## Problem description
Return every entry exactly.
◆ ◆ ◆ ◆
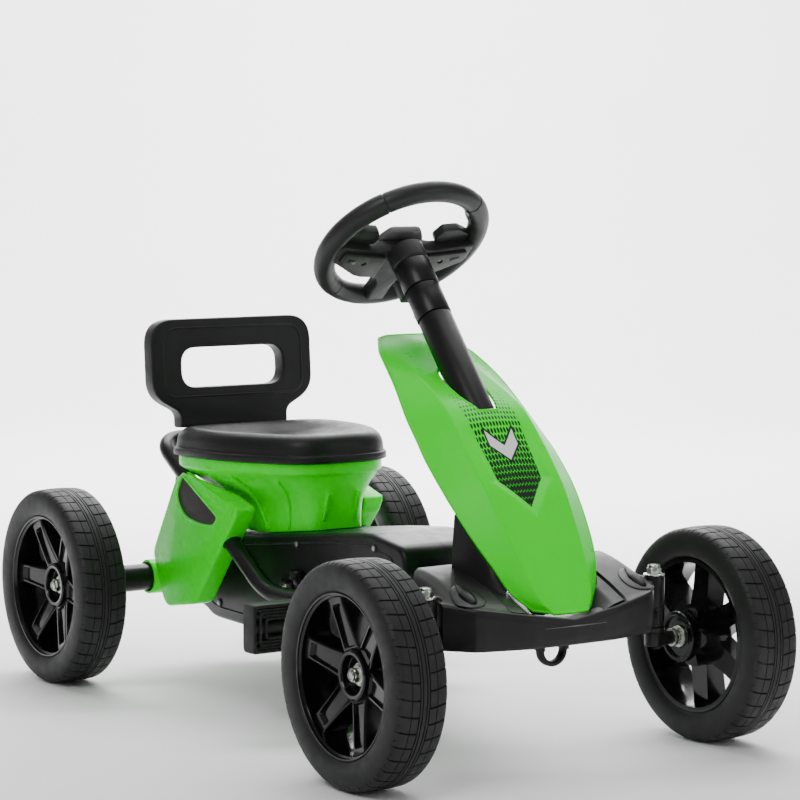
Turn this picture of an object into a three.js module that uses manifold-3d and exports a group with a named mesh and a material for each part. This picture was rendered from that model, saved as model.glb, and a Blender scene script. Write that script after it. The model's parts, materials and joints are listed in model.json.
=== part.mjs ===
// Child's pedal go kart: four foam-tyred wheels, tubular steel frame, moulded
// covers, chain drive to the rear axle and a linkage-steered front axle.
// Millimetres. +X forward, +Y to the driver's left, +Z up.
// All stations below are measured from the rear axle; the outer group moves
// them so that x = 0 lies midway between the axles.
import * as THREE from 'three';
import { mergeVertices } from 'three/addons/utils/BufferGeometryUtils.js';
import Module from 'manifold-3d';

const wasm = await Module();
wasm.setup();

// ---------------------------------------------------------------- dimensions
const WHEELBASE = 735;
const WHEEL_R = 125;            // tyre outside radius
const TYRE_HALF = 32.75;        // half the tyre's width
const TYRE_BORE = 91;
const RIM_R = 90.7;             // rim barrel outside radius
const RIM_IN = 84.5;
const TRACK_F = 239;            // wheel centre plane, front
const TRACK_R = 234;            // wheel centre plane, rear
const AXLE_Z = WHEEL_R;
const GAP = 0.3;

const KING_X = 735, KING_Y = 157;        // kingpin axis
const SLEEVE_Z0 = 141, SLEEVE_Z1 = 199;    // kingpin sleeve on the axle beam
const SLEEVE_R = 12.5;
const KING_R = 6;

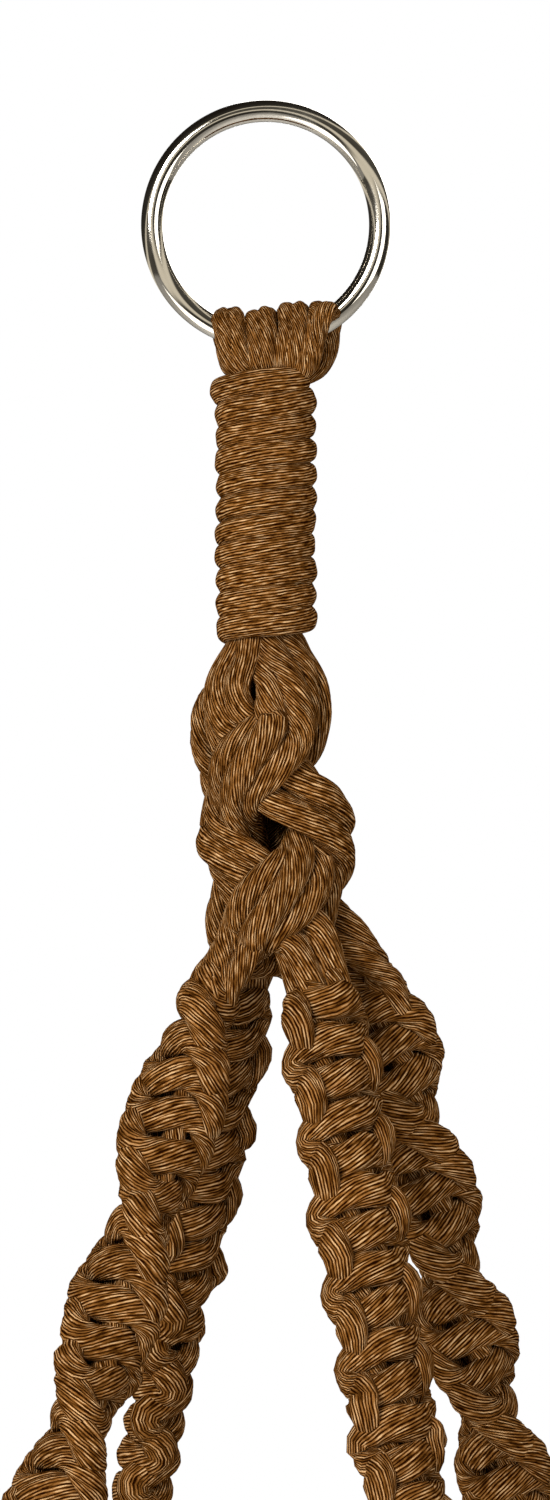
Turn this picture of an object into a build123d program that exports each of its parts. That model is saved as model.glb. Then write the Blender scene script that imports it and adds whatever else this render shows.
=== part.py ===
◆ ◆ ◆ ◆
## Written solution
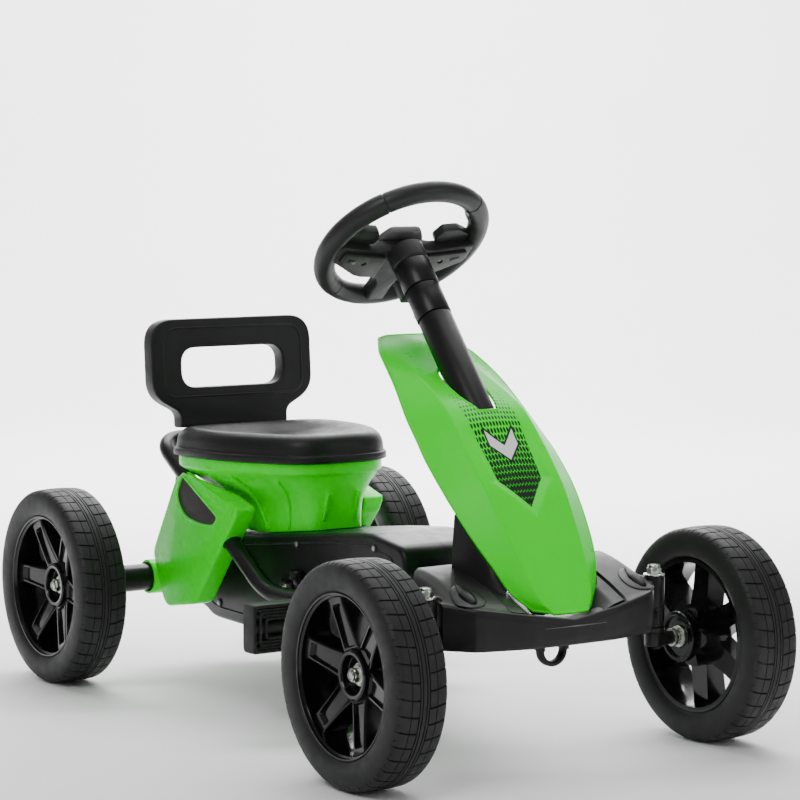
Turn this picture of an object into a three.js module that uses manifold-3d and exports a group with a named mesh and a material for each part. This picture was rendered from that model, saved as model.glb, and a Blender scene script. Write that script after it. The model's parts, materials and joints are listed in model.json.
=== part.mjs ===
// Child's pedal go kart: four foam-tyred wheels, tubular steel frame, moulded
// covers, chain drive to the rear axle and a linkage-steered front axle.
// Millimetres. +X forward, +Y to the driver's left, +Z up.
// All stations below are measured from the rear axle; the outer group moves
// them so that x = 0 lies midway between the axles.
import * as THREE from 'three';
import { mergeVertices } from 'three/addons/utils/BufferGeometryUtils.js';
import Module from 'manifold-3d';

const wasm = await Module();
wasm.setup();

// ---------------------------------------------------------------- dimensions
const WHEELBASE = 735;
const WHEEL_R = 125;            // tyre outside radius
const TYRE_HALF = 32.75;        // half the tyre's width
const TYRE_BORE = 91;
const RIM_R = 90.7;             // rim barrel outside radius
const RIM_IN = 84.5;
const TRACK_F = 239;            // wheel centre plane, front
const TRACK_R = 234;            // wheel centre plane, rear
const AXLE_Z = WHEEL_R;
const GAP = 0.3;

const KING_X = 735, KING_Y = 157;        // kingpin axis
const SLEEVE_Z0 = 141, SLEEVE_Z1 = 199;    // kingpin sleeve on the axle beam
const SLEEVE_R = 12.5;
const KING_R = 6;

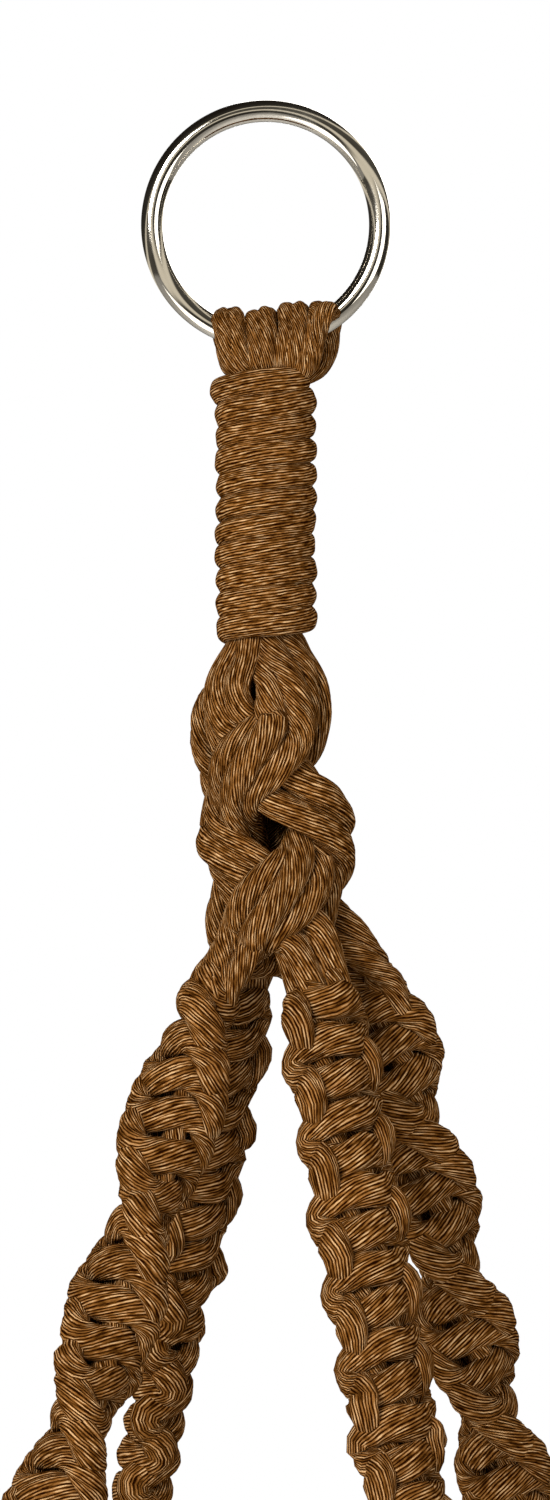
Turn this picture of an object into a build123d program that exports each of its parts. That model is saved as model.glb. Then write the Blender scene script that imports it and adds whatever else this render shows.
=== part.py ===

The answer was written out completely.